Patients with extracranial solid tumours are enroled in GAIN/iCat2 to facilitate data-driven insurance coverage decisions and testing guideline development in the US and inform molecular testing practices in clinical settings where resource limitations prohibit acquisition, storage and transport of fresh-frozen tissue and comprehensive sequencing data generation, analysis and storage.

The GAIN/iCat2 is a prospective observational cohort study conducted at 12 institutions. In the 345-patient analytical population, median age at diagnosis was 12 years (range, 0–27.5); 298 patients (86%) had 1 or more alterations with potential for impact on care. Genomic alterations with diagnostic, prognostic or therapeutic significance were present in 61%, 16% and 65% of patients, respectively.

After return of the results, impact on care included 17 patients with a clarified diagnostic classification and 240 patients with a molecular tumour profiling result that could be used to select molecularly targeted therapy matched to identified alterations. Of the 29 patients who received molecularly targeted therapy matched to identified alterations, 24% had an objective response or experienced durable clinical benefit; all but 1 of these patients received targeted therapy matched to a gene fusion. Of the diagnostic variants identified in 209 patients, 77% were gene fusions.

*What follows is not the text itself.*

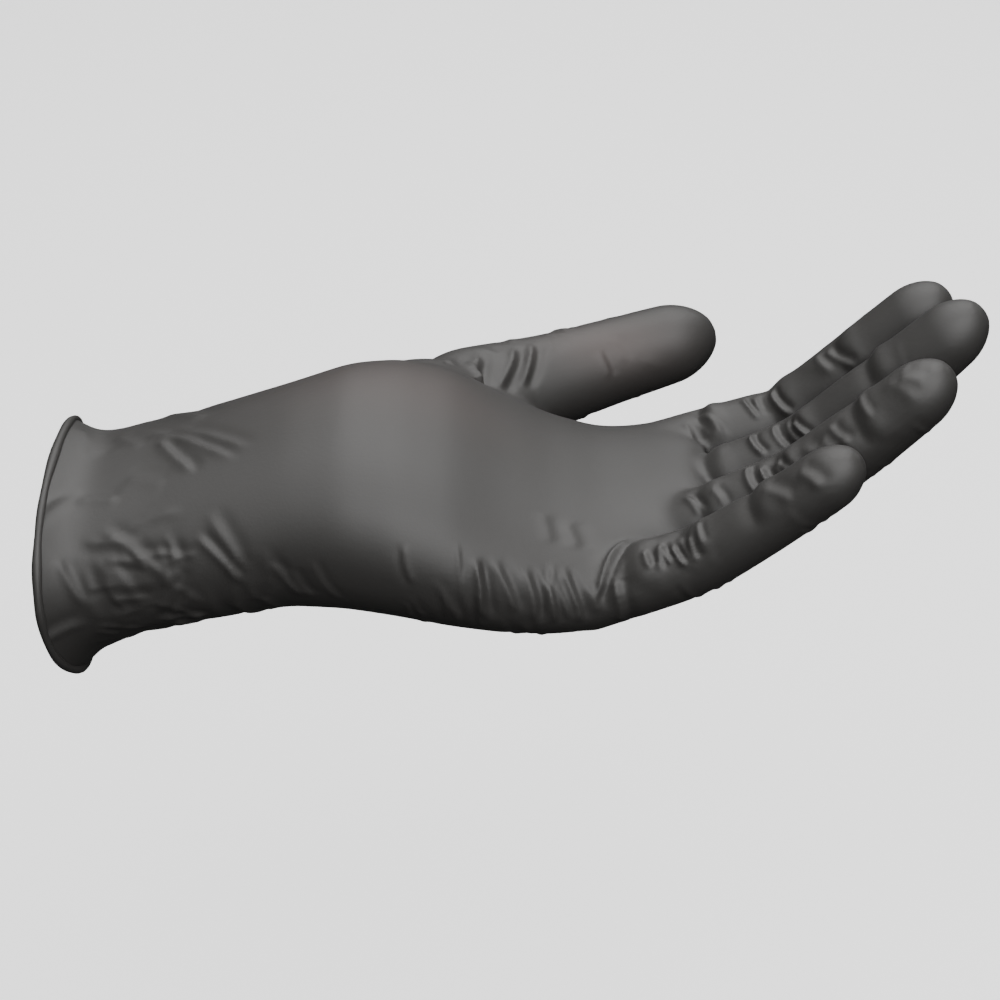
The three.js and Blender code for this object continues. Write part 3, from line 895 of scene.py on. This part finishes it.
# The palm's own gathers, placed from the joint whose bending makes them.
PALM_GATHERS = {
    "little_knuckle": (
        Gather(-40, -6, 9, 142, 196, lean=5, bow=1, width=1.0, height=0.8, wander=5),
        Gather(0, 0, 1, 118, 186, lean=-15, bow=-6, width=0.9, height=0.95),
        Gather(-24, -12, 2, 118, 142, lean=4, width=2.0, height=0.3),
    ),
    "wrist_flexion": (
        Gather(-8, 12, 4, 168, 200, lean=8, width=1.1, height=0.38),
        Gather(-12, -5, 3, 150, 196, lean=0, bow=-1, width=1.6, height=0.26),
    ),
    "wrist_deviation": (
        Gather(-16, 6, 5, 128, 188, lean=14, bow=2, width=1.3, height=0.5, wander=5),
        Gather(-10, 2, 3, 72, 112, lean=26, bow=1, width=1.3, height=0.5),
        Gather(-30, -20, 3, 140, 190, lean=10, bow=1, width=1.2, height=0.4, wander=5),
    ),
}
FOUR_FINGERS = ("index", "middle", "ring", "little")
# Scattered folds: each row gives the limb, then the ranges along and around it, how many, their
# way and spread, and the ranges of their lengths, widths and heights.
FOLD_FIELDS = (
    # cuff: long slack creases, closer and more broken on the little finger's side and the back
    ("palm", FoldField((4, 36), (0, 360), 40, 10, 60, (12, 28), (1.2, 2.6), (0.12, 0.45))),
    ("palm", FoldField((16, 40), (150, 215), 22, 50, 60, (7, 14), (0.8, 1.3), (0.15, 0.35))),
    ("palm", FoldField((30, 62), (190, 350), 26, 75, 25, (9, 20), (0.9, 1.6), (0.15, 0.4))),
    # little finger's edge and back of the hand
    ("palm", FoldField((88, 128), (160, 215), 20, 82, 16, (7, 15), (0.6, 1.0), (0.15, 0.35))),
    ("palm", FoldField((66, 140), (220, 340), 30, 70, 60, (10, 24), (1.0, 2.2), (0.06, 0.2))),
    # thumb's back and root
    ("thumb", FoldField((38, 62), (170, 400), 18, 75, 30, (6, 13), (0.8, 1.4), (0.12, 0.3))),
    ("thumb", FoldField((62, 76), (180, 360), 12, 88, 14, (6, 12), (0.6, 1.0), (0.12, 0.3))),
    ("thumb", FoldField((44, 90), (0, 360), 10, 30, 60, (5, 11), (1.0, 2.0), (0.04, 0.12))),
    # fingers: the backs of the joints and faint slack all round
    *((digit, FoldField((20, 72), (205, 335), 16, 88, 14, (6, 12), (0.5, 0.9), (0.1, 0.28)))
      for digit in FOUR_FINGERS),
    *((digit, FoldField((16, 74), (0, 360), 16, 60, 50, (6, 14), (1.0, 2.2), (0.04, 0.12)))
      for digit in FOUR_FINGERS),
)
# Where the wrist's and the palm's films start along X.
WRIST_STARTS = 44.5
PALM_STARTS = 64.0
# How far a digit's film reaches from its centre line, in radii, and how far, in millimetres, a
# knuckle's film starts before its bend.
DIGIT_REACH = 1.66
SHARED_EDGE = 0.8
CUTS = {
    "index": DigitCuts((-4, 7), ((-8, 8), (-8, 8)), (8.5, 11.2)),
    "middle": DigitCuts((-4, 8), ((-8, 8), (-8, 8)), (10, 12.5)),
    "ring": DigitCuts((-4, 8), ((-8, 8), (-8, 8)), (10, 11.3)),
    "little": DigitCuts((-1.5, 6), ((-6, 8), (-8, 8)), (7.6, 9.8), -12),
    "thumb": DigitCuts((6, 14.5), ((-9, 9),), (15.5,)),
}
# Where the film is drawn thin: centre, half axes and the most stretch.
STRETCHED = (
    ((78, 14, 30), (24, 16, 16), 0.8),
    ((134, 56, 22), (16, 8, 10), 1.0),
)


# ---------------------------------------------------------------- finishes


@dataclass(frozen=True)
class FilmFinish:
    """Black nitrile with a satin face: cloudy, finely grained, a little warmer where drawn thin."""

    name: str = "black_nitrile_film"
    dark: tuple = (0.024, 0.0231, 0.0219, 1.0)
    pale: tuple = (0.034, 0.0325, 0.031, 1.0)
    warm: tuple = (0.052, 0.041, 0.038, 1.0)
    roughness: tuple = (0.50, 0.60)
    grain: float = 0.12

    def build(self) -> bpy.types.Material:
        """The material, from noise on Object coordinates and the stretch attribute."""
        material = bpy.data.materials.new(self.name)
        material.use_nodes = True
        nodes, links = material.node_tree.nodes, material.node_tree.links
        shader = nodes["Principled BSDF"]
        place = nodes.new("ShaderNodeTexCoord")
        clouds = nodes.new("ShaderNodeTexNoise")
        clouds.inputs["Scale"].default_value = 38.0
        clouds.inputs["Detail"].default_value = 5.0
        links.new(place.outputs["Object"], clouds.inputs["Vector"])
        tone = nodes.new("ShaderNodeMix")
        tone.data_type = "RGBA"
        tone.inputs["A"].default_value = self.dark
        tone.inputs["B"].default_value = self.pale
        links.new(clouds.outputs["Fac"], tone.inputs["Factor"])
        drawn = nodes.new("ShaderNodeAttribute")
        drawn.attribute_name = "film_stretch"
        warmed = nodes.new("ShaderNodeMix")
        warmed.data_type = "RGBA"
        warmed.inputs["B"].default_value = self.warm
        links.new(drawn.outputs["Fac"], warmed.inputs["Factor"])
        links.new(tone.outputs["Result"], warmed.inputs["A"])
        links.new(warmed.outputs["Result"], shader.inputs["Base Color"])
        gloss = nodes.new("ShaderNodeMapRange")
        gloss.inputs["To Min"].default_value = self.roughness[0]
        gloss.inputs["To Max"].default_value = self.roughness[1]
        links.new(clouds.outputs["Fac"], gloss.inputs["Value"])
        links.new(gloss.outputs["Result"], shader.inputs["Roughness"])
        grain = nodes.new("ShaderNodeTexNoise")
        grain.inputs["Scale"].default_value = 1400.0
        grain.inputs["Detail"].default_value = 3.0
        links.new(place.outputs["Object"], grain.inputs["Vector"])
        bump = nodes.new("ShaderNodeBump")
        bump.inputs["Strength"].default_value = self.grain
        bump.inputs["Distance"].default_value = 0.0002
        links.new(grain.outputs["Fac"], bump.inputs["Height"])
        links.new(bump.outputs["Normal"], shader.inputs["Normal"])
        return material


@dataclass(frozen=True)
class PlainFinish:
    """A plain even finish, for the floor; glow is how much it shines of itself."""

    name: str
    colour: tuple
    roughness: float
    glow: float = 0.0

    def build(self) -> bpy.types.Material:
        """The material."""
        material = bpy.data.materials.new(self.name)
        material.use_nodes = True
        shader = material.node_tree.nodes["Principled BSDF"]
        shader.inputs["Base Color"].default_value = (*self.colour, 1.0)
        shader.inputs["Roughness"].default_value = self.roughness
        shader.inputs["Emission Color"].default_value = (*self.colour, 1.0)
        shader.inputs["Emission Strength"].default_value = self.glow
        return material


# ---------------------------------------------------------------- stage


@dataclass
class Studio:
    """The pale floor, the soft lights and the camera.

    The room's own light has the strength above overhead and below underneath, and the camera
    looks at the target from distance, elevation degrees up.
    """

    target: tuple = (0.104, 0.008, 0.016)
    elevation: float = 36.0
    distance: float = 0.666
    lens: float = 100.0
    lift: float = -0.032
    floor: float = -0.24
    above: float = 1.3
    below: float = 0.75

    def floor_sheet(self) -> None:
        """One wide level square well below the glove."""
        wide = 6000.0
        corners = np.array([[-wide, -wide, 0], [wide, -wide, 0], [wide, wide, 0], [-wide, wide, 0]])
        corners[:, 2] = self.floor / MM
        sheet = mesh_object("floor", corners, [[0, 1, 2, 3]])
        sheet.data.materials.append(PlainFinish("pale_floor", (0.93, 0.93, 0.93), 0.9, 0.6).build())
        # light that the floor throws back is left out, so the glove's underside stays dark
        sheet.visible_diffuse = False
        sheet.visible_glossy = False

    def lamp(self, name: str, place: tuple, size: float, power: float) -> None:
        """A square soft light at place, facing the glove.

        Args:
            name: the light's name.
            place: its position in metres.
            size: its side in metres.
            power: its power in watts.
        """
        data = bpy.data.lights.new(name, "AREA")
        data.size, data.energy = size, power
        made = bpy.data.objects.new(name, data)
        made.location = place
        made.rotation_mode = "QUATERNION"
        made.rotation_quaternion = (Vector(self.target) - Vector(place)).to_track_quat("-Z", "Y")
        bpy.context.scene.collection.objects.link(made)

    def build(self) -> None:
        """The whole stage."""
        self.floor_sheet()
        self.lamp("overhead_light", (0.05, 0.0, 1.1), 1.6, 18.0)
        self.lamp("back_light", (0.25, 0.75, 0.85), 1.2, 12.0)
        self.lamp("front_light", (0.4, -0.75, 0.8), 1.2, 16.0)
        world = bpy.data.worlds.new("soft_room")
        world.use_nodes = True
        nodes, links = world.node_tree.nodes, world.node_tree.links
        way = nodes.new("ShaderNodeTexCoord")
        parts = nodes.new("ShaderNodeSeparateXYZ")
        rise = nodes.new("ShaderNodeMapRange")
        rise.inputs["From Min"].default_value = -0.25
        rise.inputs["From Max"].default_value = 0.35
        rise.inputs["To Min"].default_value = self.below
        rise.inputs["To Max"].default_value = self.above
        links.new(way.outputs["Generated"], parts.inputs["Vector"])
        links.new(parts.outputs["Z"], rise.inputs["Value"])
        links.new(rise.outputs["Result"], nodes["Background"].inputs["Strength"])
        bpy.context.scene.world = world
        data = bpy.data.cameras.new("camera")
        data.lens, data.sensor_width, data.shift_y = self.lens, 36.0, self.lift
        data.clip_start, data.clip_end = 0.05, 20.0
        camera = bpy.data.objects.new("camera", data)
        tilt = math.radians(self.elevation)
        back = Vector((0.0, -math.cos(tilt), math.sin(tilt)))
        camera.location = Vector(self.target) + back * self.distance
        camera.rotation_mode = "QUATERNION"
        camera.rotation_quaternion = (-back).to_track_quat("-Z", "Y")
        bpy.context.scene.collection.objects.link(camera)
        bpy.context.scene.camera = camera


def main() -> None:
    """Builds the film, its rolled rim and the stage."""
    logging.basicConfig(level=logging.INFO, format="%(message)s")
    Studio().build()
    glove = FilmGlove()
    skin = glove.open_cuff(glove.shape())
    LOG.info("skin: %d points", len(skin.points))
    skin.points = glove.rim.lean(skin.points)
    glove.crease(skin)
    finish = FilmFinish()
    glove.pieces(skin, finish)
    rim = glove.rim.build(glove.limbs["palm"])
    rim.data.shade_smooth()
    rim.data.materials.append(FilmFinish("black_nitrile_rim").build())
    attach(rim, "cuff")
    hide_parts("rolled_bead")


if __name__ == "__main__":
    main()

The authors commented that their results inform molecular testing approaches in this patient population and priorities for future paediatric oncology research efforts. The GAIN/iCat2 study is ongoing, with continued patient accrual. Further data collection will allow for additional analyses, such as frequency of rare genomic variants, and outcomes, such as event-free and overall survival.

Reference

Church AJ, Corson LB, Kao P-C, et al. Molecular profiling identifies targeted therapy opportunities in pediatric solid cancer. Nature Medicine; Published online 23 June 2022.